Atatürk’ün kaybedilmesi durumunda, Milletvekillerinin bir yerlerde yuvalanmaları lazımdı. Herkes kendi çıkarı, yeniden seçilme nedeniyle bir gruba katılması düşüncesi içindeydi. Ellerini çabuk tutmak gerekiyordu.
İsmet İnönü başvekillikten ayrılınca yıldızı sönmeye başlamıştı. Onun için ona pek güvenilmiyordu.
Elini çabuk tutan, hem CHP Genel sekreterliğin yapan, hem, hem İçişleri Bakanı ve hem de Atatürk’ün itibar ettiği yakın arkadaşı Şükrü Kaya idi.
1938 Eylül sonları ve Ekim başlarında meclisin en güçlü grubu Şükrü Kaya grubu idi.
Yeni başvekil Celal Bayar da Şükrü Kaya ile iyi ilişkiler içinde idi. Meclise tekrar girebilmenin yolu Şükrü Kaya grubuna katılmaktan geçiyordu.
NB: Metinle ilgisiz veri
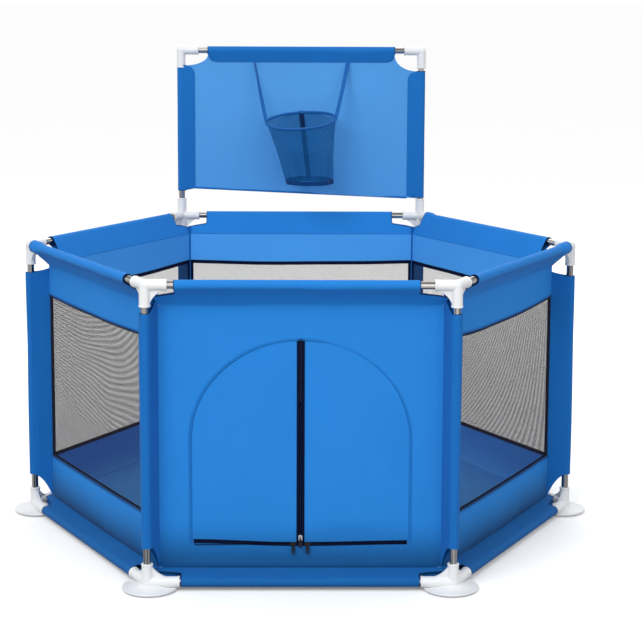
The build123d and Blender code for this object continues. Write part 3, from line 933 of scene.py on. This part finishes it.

Meclisteki gruplaşma aslında tam olarak da kesin değildi. Bugün A grubunda olan, yarın B grubunda bulunabiliyordu. Çünkü gruplar çıkarlar ve yakınlıklarla, daha yakın ilgi gördüğü gruplar tercih ediliyordu. Onun için kesin olarak gruplarda bulunanların sayıları kemikleşmiş olmuyordu.
Atatürk’ün mecliste büyük bir çevresi vardı. Ama , hastalık yüzünden azalarak “yakın çevre” haline dönüştü. Bu çevreden başlıcaları: Celal Bayar, Şükrü Kaya, Tevfik Rüştü Aras, Salih Bozok, Kılıç Ali, Hasan Rıza Soyak, ve birkaç yakını idi. Son haftalarda İnönü çevresi ile de ilişkilerini bozmadan General Kazım Özalp, Atatürk’ün sıcak çevresine girmeyi başarmıştı.
Atatürk 10 Kasım 1938 de , saat 9.05 de vefat etti.
11 Kasım 1938 de TBMM yeni Cumhurbaşkanı seçmek için toplandı.
Atatürk ölmeden mecliste bulunan Milletvekilleri çıkarlarını düşünerek, gruplar oluşturmalarına karşı, 11 Kasım’da ki oylamada, İsmet İnönü’yü oy birliği ile , Türkiye Cumhuriyeti’ nin ikinci Cumhurbaşkanı seçmeleri, Vatan sevgisinin, kadirşinaslığın göstergesi olarak algılandı.
İsmet İnönü, Celal Bayar’ı tekrar Başbakan olarak atadı. Ocak 1939 tarihine kadar birlikte çalıştılar.
Kabinede iki değişiklik yapıldı.
İç işleri Bakanı Şükrü Kaya’nın yerine Refik Saydam, Dış İşleri Bakanı Tevfik Rüştü
Aras’ın yerine de Şükrü Saraçoğlu getirildi.